In short, a privileged existence--some would say spoiled--in which many of the travails of other travelers have been dispatched. But so have many of their pleasures.
During President Reagan's eight years in office, he spent more than a year, cumulatively, in California, maintaining a travel schedule that allowed me to develop a fondness for breakfast at Tutti's, a delightful delicatessen and restaurant in Montecito. When Reagan went to China in 1984, he took a week getting there, allowing me a leisurely stop at the Kahala Hilton in Honolulu. But such pleasures are rare. More typical was the pace of President Bush's first overseas trip this year, when he visited Japan, China and South Korea in February: out and back in six days, with only four nights spent in hotels.
For reporters covering a White House trip, traveling with the President doesn't mean actually traveling with him aboard Air Force One. Only an 11-person press "pool" actually accompanies the President aboard the airplane, the military version of a Boeing 707 that is his primary aircraft--although any Air Force plane on which the President flies is known as Air Force One while he is aboard. Five or six reporters, two photographers and a three-person television crew make up the pool, with the assignments to the pool made on a rotating, alphabetical basis. The pool is on board to report to its 70 or so colleagues flying on a chartered jetliner what takes place aboard the presidential aircraft on each leg of a trip. (The 707, delivered in 1972, is due to be replaced later this year, about one year behind schedule, by an extended-range Boeing 747).
board Air Force One, reporters are assigned seats in the rear cabin, next to the galley. Space is cramped, and the work table quickly becomes cluttered with food trays, laptop computers, notebooks, tape recorders and newspapers.
Aboard the press plane--a Boeing 727 for domestic flights, a 747 for international flights to accommodate the 250 or so news people who accompany the President overseas-- accommodations also are cramped. But there are some ameliorating factors: first-class food, even on 40-minute flights; good wines, and on the overseas flights as many movies as there is time to show.
Prefer a low calorie meal? It's probably available. Vegetarian? No problem. Would you rather have dry cereal, banana and yogurt for breakfast instead of steak and eggs? That's no difficulty, either. Regional specialties are not overlooked.
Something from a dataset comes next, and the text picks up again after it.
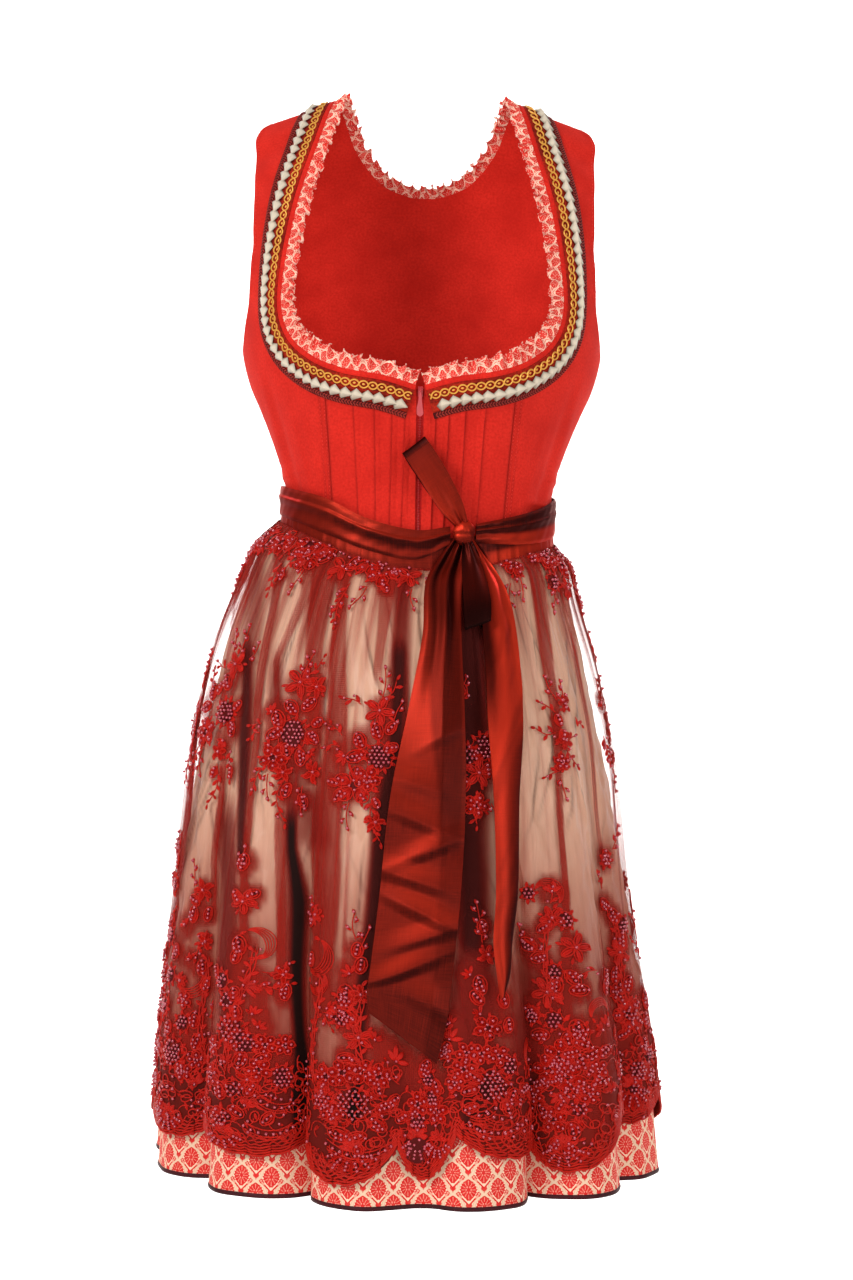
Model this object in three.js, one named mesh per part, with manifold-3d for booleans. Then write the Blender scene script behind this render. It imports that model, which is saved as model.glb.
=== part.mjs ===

After a presidential visit to Kansas City, the pungent aroma of Arthur Bryant's barbecue filled the cabin.
The logistics of chartering the airplanes, as well as arranging for buses to transport the reporters once on the ground, falls to the White House Transportation Office. So, too, does the job of making sure that a press room with telephones is set up in each city, that rental cars are available and that hotel rooms are booked.
For a decade, nearly all of the White House charter business has gone to Pan American Airways, based on the availability of its aircraft. The Transportation Office, run by career government employees, bills the news organizations represented aboard on a pro-rated basis. The seats don't come cheaply for the paying customers. A charter cost of, say, $40,000 for a one-day, one-stop trip out of Washington, divided by 70 passengers, means a per-seat cost of about $571. The more passengers picking up the tab, the lower the cost. By contrast, of course, when a particular presidential trip attracts only a handful of news organizations, costs can zoom.
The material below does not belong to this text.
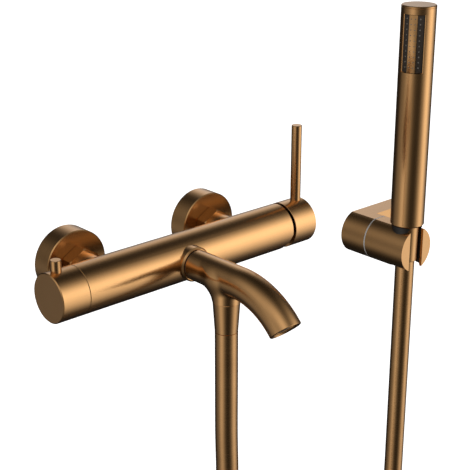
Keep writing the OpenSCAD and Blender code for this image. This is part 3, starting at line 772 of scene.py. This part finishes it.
studio = {
    "floorHeight": -0.80,
    "floorHalf": 12.0,
    "dim": 0.018,
    "tint": (1.0, 0.985, 0.965, 1.0),
    "boxes": [
        # direction, brightness, sharpness
        ((0.64, -0.72, 0.22), 1.95, 9.0),      # large soft box in front, to the right
        ((0.63, -0.69, -0.35), 0.90, 10.0),    # its light from a pale floor
        ((-0.95, 0.00, -0.36), 0.95, 12.0),    # weaker one on the left
        ((-0.60, -0.50, 0.62), 0.95, 9.0),     # overhead panel on the left
        ((0.632, 0.692, 0.349), 0.95, 20.0),   # pale wall behind
        ((-0.632, 0.692, -0.349), 0.20, 18.0),  # its shaded end
        ((-0.80, 0.28, 0.52), 0.55, 8.0),      # high panel on the far left
    ],
}


def makeStudio(facts):
    # soft boxes as smooth bright patches of the world round the object
    make = Finish("studioWorld", world=True)
    toward = make.add("ShaderNodeTexCoord")
    bright = None
    for direction, strength, sharpness in facts["boxes"]:
        aim = tuple(Vector(direction).normalized())
        facing = make.add("ShaderNodeVectorMath", {"operation": "DOT_PRODUCT"}, out=1, at0=toward, at1=aim)
        patch = ((facing - 1.0) * sharpness).maths("EXPONENT") * strength
        bright = patch if bright is None else bright + patch
    shade = make.add("ShaderNodeBackground", Color=facts["tint"], Strength=bright + facts["dim"])
    white = make.add("ShaderNodeBackground", Color=(1.0, 1.0, 1.0, 1.0), Strength=1.0)
    seen = make.add("ShaderNodeLightPath")
    bpy.context.scene.world = make.surface(make.add("ShaderNodeMixShader", at0=seen, at1=shade, at2=white))
    half, low = facts["floorHalf"], facts["floorHeight"]
    mesh = bpy.data.meshes.new("paleFloor")
    mesh.from_pydata([(-half, -half, low), (half, -half, low), (half, half, low), (-half, half, low)], [],
                     [(0, 1, 2, 3)])
    floor = bpy.data.objects.new("paleFloor", mesh)
    bpy.context.scene.collection.objects.link(floor)
    make = Finish("floorWhite")
    surface = make.add(
        "ShaderNodeBsdfPrincipled", Base_Color=(0.9, 0.9, 0.9, 1.0), Roughness=0.9,
        Emission_Color=(1.0, 1.0, 1.0, 1.0), Emission_Strength=1.0)
    mesh.materials.append(make.surface(surface))
    floor.visible_glossy = False
    floor.visible_diffuse = False
    bpy.context.scene.view_settings.view_transform = "Standard"


makeStudio(studio)
print("studio lit")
It is aboard the charter that much of a newspaper reporter's work gets done on a presidential trip. With two reporters sharing three seats, there is little room for notebooks, tape recorders, texts of presidential speeches, pool reports and background files, let alone meal trays and the portable, battery-powered computers that provide vital links to newsrooms on the ground. The White House schedule rarely includes enough time on the ground to write a story after a presidential speech--say, at a commencement at Texas A&M; or a political fund-raiser in Miami--and also keep up with the President as he flies on to another city, or back to Washington.
It is aboard the charter that reporters occasionally get some time to chat informally with White House staff members.
But perhaps no scene offers a better picture of life aboard the press plane than this one: It involves a flight across the South that took place well into the Reagan Administration. By that time reporters had heard once a month--if not once a week--the President's dramatic story about a World War II bomber that came under intense fire, the plane's heroic pilot and a trapped crewman. By Reagan's account, as the flier was about to bail out of his doomed bomber, he discovered an injured crewman who was trapped in the aircraft and unable to escape. "It's OK, son, we'll ride this one down together," says the pilot, giving his life to comfort a terrified and doomed companion.
Cut to the 727, tossed across the sky--up, down, and sideways, seemingly all at once. Reporters are scrambling back to their seats, grabbing for seat belts as a sudden storm bounces them about .
But up from the bedlam rises ABC's Sam Donaldson, groping his way to the front of the cabin and the irresistible microphone attached to the airplane's public-address system.
"It's OK, son," he says, his booming voice ringing from dozens of speakers throughout the cabin, "We'll ride this one down together."